Zeke agreed to go, and currently resides in a house paid for by Max, on a property with a ranch also paid for by Max. A short drive away is a large ranch owned by Jerome Davis, a former world champion bull-rider and co-founder of the PBR who broke his neck in a bull-riding accident, leaving him paralyzed from the waist down—another harrowing reminder of the fragility of the rodeo. He still intently watches and attends events, and offers coaching to anyone who asks for it. “More than anything, it’s a lifestyle,” he says. “When it gets in your blood, it’s hard to shake.”

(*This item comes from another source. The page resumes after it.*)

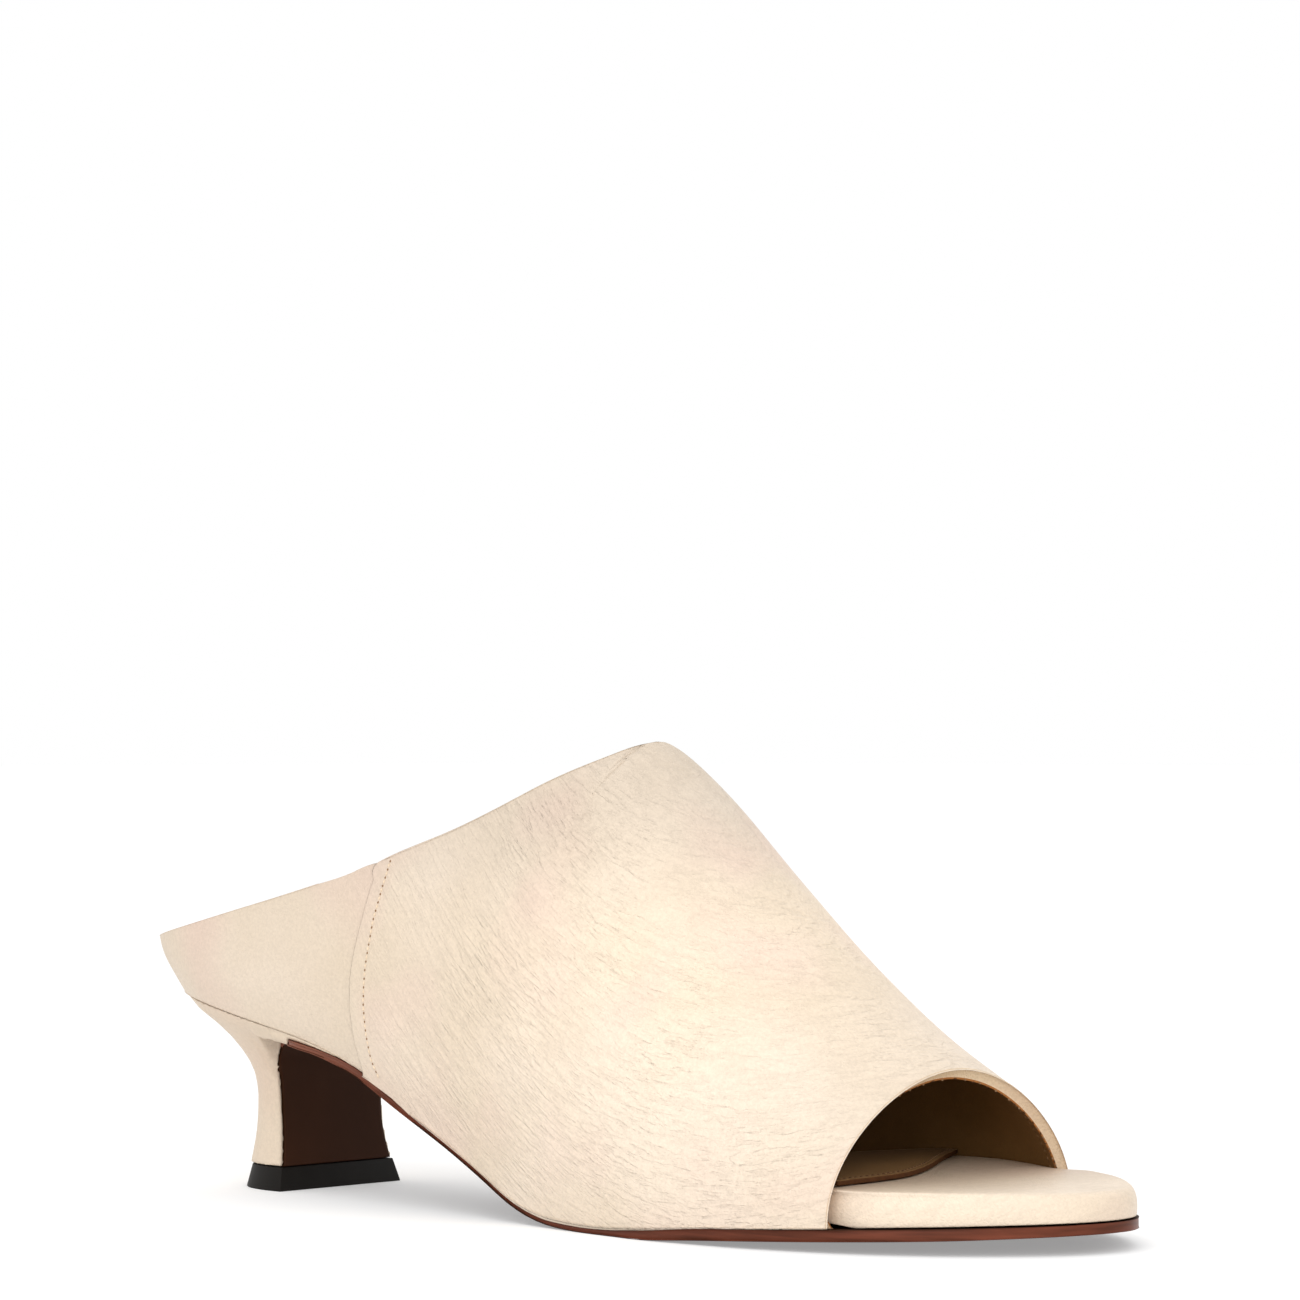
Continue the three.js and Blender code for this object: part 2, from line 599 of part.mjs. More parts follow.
// Covered heel: a D-shaped column that opens into the plan of the sole at the seat, and a lip that
// runs on under the feather line. The outsole's tail is let into its breast
function heelShape() {
  const count = 24;
  const frontTop = heelFrontX + breastProud;
  const rings = span(14).map((share) => {
    const width = heelWidth * heelCurve.width(share);
    const depth = heelDepth * heelCurve.depth(share) - breastProud;
    const front = breastX(share) - breastProud;
    const seat = heelCurve.seat(share);
    const ring = heelRing(width, depth, front, 0, count);
    return ring.map((point, i) => {
      const turn = Math.PI * (i / count - 0.5);
      const x = frontTop * (1 - Math.cos(turn));
      const side = turn < 0 ? 1 : -1;
      const y = edgeY(Math.max(x, 0), side);
      const z = mix(liftThickness + clearance, heelTopZ(mix(point.x, x, seat)), share);
      return new THREE.Vector3(mix(point.x, x, seat), mix(point.y, y, seat), z);
    });
  });
  const across = span(8);
  const lipRow = (x, depth, tuck) => across.map((t) => {
    const y = mix(edgeY(x, -1) + tuck, edgeY(x, 1) - tuck, t);
    return new THREE.Vector3(x, y, heelTopZ(x) - depth);
  });
  const lipShares = span(12);
  const lipX = lipShares.map((t) => mix(frontTop - clearance, heelLipEndX - clearance, t));
  const lipUnder = lipShares.map((t, i) => lipRow(lipX[i], heelLipDepth, heelLipTuck * (1 - t)));
  const lipOver = lipX.map((x) => lipRow(x, 0, 0));
  const column = stack(rings).manifold();
  const lip = slab(lipUnder, lipOver).manifold();
  const tail = outsoleShape(clearance).manifold();
  const path = outsolePath().filter((point) => point.x < heelLipEndX + breastTurn);
  const wide = (x, z) => [-ballWidth, ballWidth].map((y) => new THREE.Vector3(x, y, z));
  const below = path.map(() => wide(heelLipEndX + breastTurn, 0));
  const hollow = slab(below, path.map((point) => wide(point.x, point.y))).manifold();
  return column.add(lip).subtract(tail).subtract(hollow);
}

// Top lift: black rubber under the heel, wider at the floor
function liftShape() {
  const ring = (inset, z) => heelRing(
    liftWidth - 2 * inset,
    liftDepth - (1 + liftFrontFlare) * inset,
    liftFrontX - liftFrontFlare * inset,
    z,
    24,
  );
  return stack([ring(0, 0), ring(liftFlare, liftThickness)]);
}

// Inner bound of what lies inside the upper, and the wider edge of the footbed ahead of it
function footbedInset(x, side) {
  const front = toeOpeningX + (side < 0 ? 0 : toeOpeningSlant);
  const open = THREE.MathUtils.smoothstep(x, front + openingRun / 4, front + openingRun);
  return mix(wall + clearance + footbedSlack, toeMargin, open);
}

function footbedTopZ(x) {
  return featherZ(x) + footbedThickness * footbedCurve(x / soleLength);
}

// Point of the sole's plan moved inward
function insetPoint(x, side, inset) {
  const out = outward(x, side);
  const y = x <= 0 || x >= soleLength ? middleY(x) : edgeY(x, side);
  return new THREE.Vector2(x - out.x * inset, y - out.y * inset);
}

// Footbed: leather-wrapped platform with a rounded top edge
function footbedShape() {
  const xs = roundSpan(56).map((share) => share * soleLength);
  const insets = [0, 0.35, 1];
  const drops = [0.42, 0.12, 0];
  const under = [];
  const over = [];
  xs.forEach((x) => {
    const edge = insets.map((share) => [-1, 1].map((side) => {
      const tip = x <= 0 || x >= soleLength;
      const depth = footbedInset(x, side) + share * shoulder;
      if (tip) return new THREE.Vector2(x <= 0 ? depth : soleLength - depth, middleY(x));
      return insetPoint(x, side, depth);
    }));
    const at = (pair, t) => new THREE.Vector2(mix(pair[0].x, pair[1].x, t), mix(pair[0].y, pair[1].y, t));
    const plan = [
      edge[0][0], edge[1][0], edge[2][0],
      at(edge[2], 0.25), at(edge[2], 0.5), at(edge[2], 0.75),
      edge[2][1], edge[1][1], edge[0][1],
    ];
    const drop = [drops[0], drops[1], 0, 0, 0, 0, 0, drops[1], drops[0]];
    under.push(plan.map((point) => new THREE.Vector3(point.x, point.y, featherZ(point.x))));
    over.push(plan.map((point, j) => {
      const height = footbedTopZ(point.x) - featherZ(point.x);
      return new THREE.Vector3(point.x, point.y, featherZ(point.x) + height * (1 - drop[j]));
    }));
  });
  return slab(under, over);
}

// Sock lining: thin leather on the footbed, cut in a curve just behind the toe opening
function sockShape() {
  const reach = curve(sockFrontRows, 'reach');
  const across = span(8);
  const margin = wall + clearance + footbedSlack + shoulder;
  const under = [];
  const over = [];
  roundSpan(44).forEach((share) => {
    const row = across.map((t) => {
      const x = mix(margin, toeOpeningX * reach(t), share);
      const edges = [-1, 1].map((side) => edgeY(x, side) - side * margin);
      const start = share === 0 ? 0 : mix(edges[0], edges[1], t);
      return new THREE.Vector3(x, start, footbedTopZ(x) + clearance);
    });
    under.push(row);
    over.push(row.map((point) => point.clone().setZ(point.z + sockThickness)));
  });
  return slab(under, over);
}

const group = new THREE.Group();

function piece(name, geometry, color, roughness) {
  const material = new THREE.MeshStandardMaterial({ color, roughness, metalness: 0 });
  const mesh = new THREE.Mesh(geometry, material);
  mesh.name = name;
  group.add(mesh);
}

piece('outsole', outsoleShape(0).geometry(), '#5b3327', 0.45);
piece('heel', geometryOf(heelShape()), '#e9d2bd', 0.55);
piece('top_lift', liftShape().geometry(), '#1d1a17', 0.6);
piece('footbed', footbedShape().geometry(), '#ecd6c0', 0.55);
piece('sock_lining', sockShape().geometry(), '#b3906a', 0.6);
piece('upper', upperShape().geometry(), '#efdcc6', 0.5);

// The whole shoe stands on the floor with its bounding box centred over the origin
const bounds = new THREE.Box3().setFromObject(group);
const centre = bounds.getCenter(new THREE.Vector3());
group.position.set(-centre.x, -centre.y, -bounds.min.z);
group.updateMatrixWorld(true);

export default group;
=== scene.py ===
import math
import bpy
import bmesh
from mathutils import Matrix, Vector, noise
from mathutils.bvhtree import BVHTree


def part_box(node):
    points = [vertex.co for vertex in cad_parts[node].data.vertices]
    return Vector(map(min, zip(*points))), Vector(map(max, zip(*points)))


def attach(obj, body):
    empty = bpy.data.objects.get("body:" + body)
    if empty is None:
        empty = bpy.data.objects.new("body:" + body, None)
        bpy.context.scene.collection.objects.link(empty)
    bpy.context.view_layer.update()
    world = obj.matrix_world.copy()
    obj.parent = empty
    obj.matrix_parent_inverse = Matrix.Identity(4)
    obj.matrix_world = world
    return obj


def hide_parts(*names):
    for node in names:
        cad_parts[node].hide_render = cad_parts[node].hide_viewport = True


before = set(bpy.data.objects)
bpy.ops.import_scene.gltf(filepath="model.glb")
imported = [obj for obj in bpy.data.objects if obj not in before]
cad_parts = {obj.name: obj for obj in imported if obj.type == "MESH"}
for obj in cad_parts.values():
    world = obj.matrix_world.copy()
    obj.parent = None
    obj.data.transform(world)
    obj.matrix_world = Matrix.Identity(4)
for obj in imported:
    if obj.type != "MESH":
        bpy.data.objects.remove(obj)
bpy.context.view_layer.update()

# Camera: level with the shoe, ahead of its outer side, a long lens from 1.2 m away.
# Sizes of the shoe are in millimetres: along from the back of its sole, across towards the inner
# side of the foot, and up from the floor.
SOLE_LENGTH = 243.0
MIDDLE = Vector((SOLE_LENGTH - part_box("outsole")[1].x * 1000, 1.28, 0))


def spot(x, y, z):
    """A point of the shoe, in metres in the frame's own axes."""
    return (Vector((x, y, z)) - MIDDLE) / 1000


def place(x, y, z):
    """The same the other way: millimetres along, across and above the shoe's sole."""
    return Vector((x, y, z)) * 1000 + MIDDLE


SIDE_ANGLE = math.radians(43.5)
DOWN_ANGLE = math.radians(3.7)
DISTANCE = 1200.0
AIM = (120, 0, 40)
PHOTO_SIZE = 1300
FOCAL_PIXELS = 5940.0
AIM_RIGHT = 620.9 - PHOTO_SIZE / 2  # where the aim lies in the photo, from its middle
AIM_DOWN = 1013.8 - PHOTO_SIZE / 2
back = Vector((
    math.sin(SIDE_ANGLE) * math.cos(DOWN_ANGLE),
    -math.cos(SIDE_ANGLE) * math.cos(DOWN_ANGLE),
    math.sin(DOWN_ANGLE),
))
right = (-back).cross(Vector((0, 0, 1))).normalized()
up = right.cross(-back)
tilt = math.atan(AIM_DOWN / FOCAL_PIXELS)
pan = math.atan(AIM_RIGHT / FOCAL_PIXELS)
look = -back * math.cos(tilt) + up * math.sin(tilt)
top = up * math.cos(tilt) + back * math.sin(tilt)
view = look * math.cos(pan) - right * math.sin(pan)
side = right * math.cos(pan) + look * math.sin(pan)
turn = Matrix((side, top, -view)).transposed().to_4x4()
lens = bpy.data.cameras.new("camera")
lens.sensor_width = 36
lens.lens = FOCAL_PIXELS / PHOTO_SIZE * lens.sensor_width
lens.clip_end = 50
camera = bpy.data.objects.new("camera", lens)
eye = Vector(AIM) + back * DISTANCE
camera.matrix_world = Matrix.Translation(spot(*eye)) @ turn
bpy.context.collection.objects.link(camera)
bpy.context.scene.camera = camera


# Upper: vamp and quarter of soft tumbled nappa with a leather lining, turned in at the collar, skived
# at the toe opening, lapped and stitched at the side, and pulled over the last. Its main folds lie
# where the leather gives way between the instep and the toe opening.
EDGE_ROUNDING = 0.45
LAP_ROUNDING = 0.12
LAP_START, LAP_END = 64, 86
RAW_EDGE = 0.18
SKIVING = 1.6
SEAM_PULL = 0.14
LINING_ANGLE = math.radians(35)  # the lining ends where its faces turn by more than this
# where the painted highlight on the upper is brightest
HIGHLIGHT_CROWN = spot(152, 24.58, 48)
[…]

Davis articulates a key part of the bull-rider’s ethos. Riding off into the sunset to pursue other opportunities is a fine conclusion to a Western movie, but it’s not necessarily the most realistic. Real cowboys don't quit, and they let their riding do the talking, rather than vice versa. Zeke is openly grappling with this push-and-pull predicament. He’s a cowboy lifer, but the rare pro bull-rider who acknowledges a desire to someday transition to something else—acting, modeling, whatever works.

But unless and until Zeke captures a title, his posse’s aspirations are all talk, and the swirl around him—win or lose—is only going to grow more dizzying. At the pro level, rodeo events didn’t fully desegregate until the early ‘80s, and yet, it’s Zeke who can’t escape the incessant questions about diversity (or the lack of it) in his sport, and it’s Zeke who’s often forced to walk a rhetorical tightrope so as not to offend his competitors and fans. These considerations are intertwined with the aforementioned injury risks and financial challenges that every bull rider endures.

And sure enough, after rehashing the entirety of his life and career at the Trailer Park Lounge, Zeke is attuned to the gravity of his situation. Yes, superstardom is the aim; yes, he wants to “push the boundaries of the sport”; and yes, Max and Dave are the people he believes can get him there. Imagine it: The black bull-rider who avoids major injuries, wins a title and millions of dollars, and then seamlessly transitions to something even grander. It’s the dream: the cowboy riding off into the sunset with nothing left to prove.

But there’s also a simpler, more understandable goal for now. Zeke takes a pull of his recharged vape, and for a brief moment, the swirl around him ceases to exist.

“I just don’t ever want to be broke again,” he says.